For several years after selling it, I would see it on the road, it still looked great. Years later I found out we painted it a nearly perfect match to the Ferrari color Pino Verde Metallizato.
Mike came to work for us at our Ferrari sales and service facility we had opened with Chuck Jones. He was a really good worker and a quick learner. Before long we could give him serious jobs. One of our numerous 250 Lusso customers brought in his car with noisy bearings in the differential. Mike pulled the rear end out of the car, Steve, our chief mechanic helped Mike set up the differential and reassembled the unit. Before Mike had finished the job another Lusso customer saw the other car and said he had a noisy rear end as well.
As soon as the first car was done Mike started on the second. He had it out of the car very quickly and yet another Lusso customer comes in, sees what is happening and tells us he wants his differential bearings replaced as it had always been noisy. Mike finished the second car and then the third in what seem like a quarter of the time it took for the first car.
Three Lusso differentials redone in less than two weeks by a part time worker! All three owners were ecstatic about having quiet differentials; one who had bought his car new said it was the first time it hadn’t had a howl coming from the rear end. At this point in time people actually used the cars. What a concept! One of the cars had 250,000 miles on it, the others each had about 70,000.
Remember this is 1969 or 1970. Mike began to come in late; he still worked hard and did a good job, but he became unreliable about showing up for work. We talked to him about it but the chemical distractions of the time became too powerful for him. With a smile he told us it was OK to fire him. Gary got a full-time job and was no longer painting cars for us.
More than a decade later I walked into an automotive parts store in Santa Ana and Mike was behind the counter! I was really happy to see him and he gave me that unforgettable smile. We talked briefly and he gave me a conspiratorial look and asked me to step into the back room. We talked a bit and he whispered to me that he had gone so straight that he even had a savings account! I told him I would come back on Monday and take him to lunch to talk about old times and catch up with what had gone on in our lives. When I showed up Mike was not at the counter. The owner told me that over the weekend Mike had gone back to drugs. We never saw or heard from him again.
While we were still at Meridian, we had two women Lusso owner customers. Ann and Beverly. Beverly was an engineer at Douglas Aircraft in Long Beach. She was a really interesting woman who drove her Lusso every day and had a trailer hitch added so she could tow her sailboat! At the time we had a very talented body man and painter, Dick Pantzer, in the shop next door to us. Beverly was thinking of repainting her car.
One day during the week she comes into the shop with a handful of wild California poppies fresh from the field and she asks Dick if he could match that color. Dick went to work on the spot and came up with the precise color of the poppies. Beverly was excited and left the car to be painted. It was spectacular when done and she was really happy with the new look. Beverly was way ahead of her time making her way in a male dominated world.

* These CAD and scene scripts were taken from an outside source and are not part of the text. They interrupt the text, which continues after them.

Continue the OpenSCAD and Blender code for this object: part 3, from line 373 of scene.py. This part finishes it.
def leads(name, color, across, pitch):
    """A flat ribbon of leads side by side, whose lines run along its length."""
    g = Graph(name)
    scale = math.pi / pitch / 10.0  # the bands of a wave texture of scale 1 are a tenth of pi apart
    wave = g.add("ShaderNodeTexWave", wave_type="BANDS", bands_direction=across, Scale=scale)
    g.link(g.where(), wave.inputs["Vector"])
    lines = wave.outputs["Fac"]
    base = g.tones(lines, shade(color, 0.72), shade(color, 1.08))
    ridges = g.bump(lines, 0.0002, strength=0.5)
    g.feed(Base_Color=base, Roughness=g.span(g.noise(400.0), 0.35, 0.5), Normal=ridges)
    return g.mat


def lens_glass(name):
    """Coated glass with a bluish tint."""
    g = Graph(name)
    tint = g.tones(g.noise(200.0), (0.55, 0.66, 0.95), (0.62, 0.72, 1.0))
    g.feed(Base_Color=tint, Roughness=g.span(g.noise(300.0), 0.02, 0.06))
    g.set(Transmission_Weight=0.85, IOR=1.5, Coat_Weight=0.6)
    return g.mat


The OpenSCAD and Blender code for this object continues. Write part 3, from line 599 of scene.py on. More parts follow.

After leaving Meridian, under less than the best circumstances, Fred and I were still owning, and working, on Ferrari cars, now in Fred’s backyard and garage where we continued to work for nearly fifty years before Fred died in 2018.
One of our Lusso customers was another Mike, a high-level creative pioneer in the development of HMO and PPO plans. As nearly all Ferrari owners did, he complained about the cost of repairing and servicing his Ferrari. We had worked on his car for a couple of years and he decided to take two weeks of vacation time and come and work with us on his car and show us how it should be done.
Naturally, it was summertime in Southern California and the weather was hot and he was often working outside, cleaning and dismantling components. He was a really hard-working, careful and capable worker who followed directions and and stuck to the job. He also got incredibly dirty and sweaty every day. About the third or fourth day he looked up at me as I walked by and he said: “you guys don’t charge anywhere near enough for what you do”. At the end of the two weeks he had learned a lot about his car and what was involved in working on it. He never again complained about how much it cost.
Another of our customers, Ray, owned a nice Lusso with a very tired motor. He decided he wanted to rebuild the motor but was very concerned about the cost. He asked us to take the heads off the engine and start taking it apart in his garage so he would know what he was getting into. When we pulled the first head off the car and turned it over it soon became apparent that Ray was a very lucky man.
One valve was fully open and holding it open was the valve seat that had fallen out of the head casting. One more revolution of the engine would have broken the seat, bent the valve, ruined the piston and then really caused a lot of expensive damage. On the road this would have been a disastrous experience. Seeing this, Ray’s complexion went toward pale white and he realized he had used up a lifetime of good luck. He asked us if we would like to buy his car. Of course, we said yes, and that is how we acquired S/N 4705 GT. We rebuilt the engine, painted the car, and enjoyed it for many years. We sold it to a SoCal pioneer import car dealer and SCCA racer who owned it a number of years before selling it for a price four times what he paid us. Not many years later it was reportedly sold at auction in Europe for a multiple of more than five times the price at which he had sold the car.
I seriously debated whether I should edit these remembrances from Charles Betz. I myself have had experiences with people and customers that could fill an entire chapter in a Ripley’s book.
Wasted talent, crazy customers, even the appreciative customers, all leave an indelible mark that can make being involved with Ferraris an incredible journey.
Charles Betz has captured the essence of the times. Things seemed simpler when owners wished to learn more about their cars and Ferraris were driven like everyday transportation.
Fred Peters and Charles Betz were on the cutting edge of restoring and preserving these Ferraris for future generations. Their contributions in servicing and saving these cars cannot be overstated.